1. I saw Pretty Baby and it reminded me of my stepfather and I thought I could get paid for it.

2. I saw Pretty Woman and I liked the clothes.

3. I saw a Demi Moore movie and I thought, Wow, what an easy and fun way to make a million dollars.

4. I like getting fucked by the football team, the fraternity brothers, and law students at graduation parties. I realized that gang rape could be a transcendental experience.

5. I figured that laying on my back and getting fucked by hundreds of men, and getting on my knees and sucking thousands of dicks, was the most profound empowerment a woman could have.

6. My vocational counselor and I discussed a whole lot of possibilities: doctor, lawyer, women’s-studies teacher, legal secretary.

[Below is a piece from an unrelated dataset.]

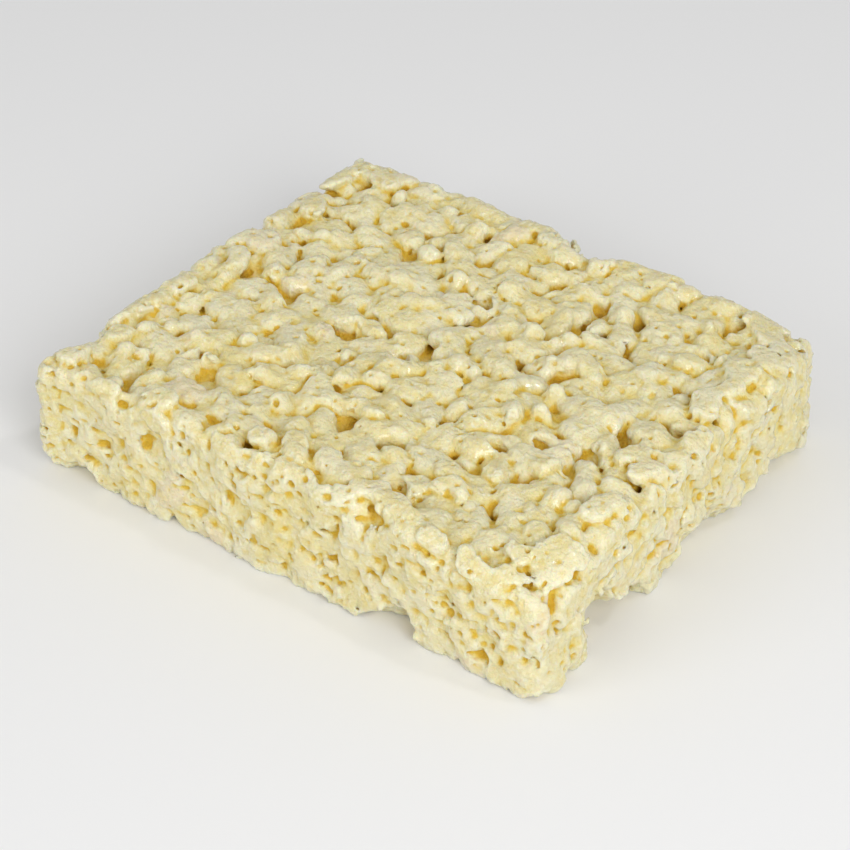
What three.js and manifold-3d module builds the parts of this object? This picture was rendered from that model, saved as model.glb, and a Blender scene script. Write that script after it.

I was offered a four-year scholarship at Stanford, but frankly, prostitution seemed the most rewarding job option available.

7. I worship the goddess and she told me, “Fuck mankind.” I misunderstood her spiritual message and found myself in lifetime sexual servitude instead.

8. I came to appreciate the depth of Hugh Hefner’s, Larry Flynt’s, and Bob Guccione’s understanding of my sexuality.

9. My boyfriend wanted me to do it. He said that being part of a stable of whores who worked for him could help me learn how to get along with other women.

10. My father wanted me to do it.

11. I met a nice man on alt.sex.prostitution.

12. Camille Paglia told me it was the feminist thing to do.

13. I felt coerced by my landlord, the day-care center, the utility companies, the grocer, my dealer and my plastic surgeons to pay my bills every month.

14. I didn’t want to work at Red Lobster.

15. I wanted to be treated like a lady.

16. I went to COYOTE’s Halloween extravaganza, the Hookers’ Ball, and found out just how glamorous prostitution could be.

17. It’s complicated, but I thought that working in the sex industry would increase my self-esteem. It’s sort of like saying to the world, “I am the best Grade A ground beef” and being the cow.

18. And then, ya know, even though it all sounded really good, and selling fucks and blow jobs sounded really empowering, I realized that talking about it and writing books defending it would be even more empowering.